I constructed the estimated fraction here as a combination of five times the diagnosed COVID-19 cases plus a weighted average of those fully and partially vaccinated. It make no difference whether I used five times or three times. **The upshot is that, at the state level, we are not yet seeing any negative correlation between the fraction of the population immune, and the current rate of new infections.**

**Well, OK, what happens if we just take vaccinations alone.** Surely the larger the fraction of the state population that has been vaccinated, the lower the new case rate should be?

**Nope, not that either. At this point, there’s no relationship.**

Well, observational data can be like that sometimes. There are a lot of other things going on that are driving these rates. For example, having a high current case rate might spur more people to get vaccinated, or spur the state to take the vaccination more seriously (and so, you have reverse causation from high infection rates to high vaccination rates.)

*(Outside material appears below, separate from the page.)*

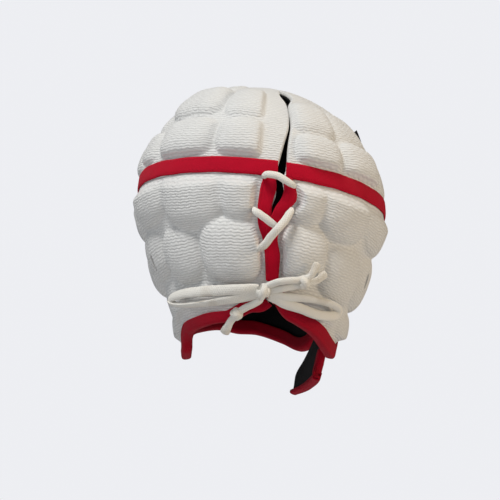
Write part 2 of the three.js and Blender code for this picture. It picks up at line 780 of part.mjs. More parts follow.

The only point here is that there’s no simple, state-level analysis that will demonstrate a negative relationship between current population immunity and current population infection rates.

Obviously, this is pretty simple and pretty crude. But the fact is, if it takes a complex analysis to pull that effect out of the data, a) you’re never quite sure what your methodology is doing and b) people have to take the results as a matter of faith. (The latter is particularly true when no simple analysis will show that result).

My conclusion is that either we’re not near the herd immunity level yet, or that there’s no practical way to demonstrate that with a simple state-level analysis.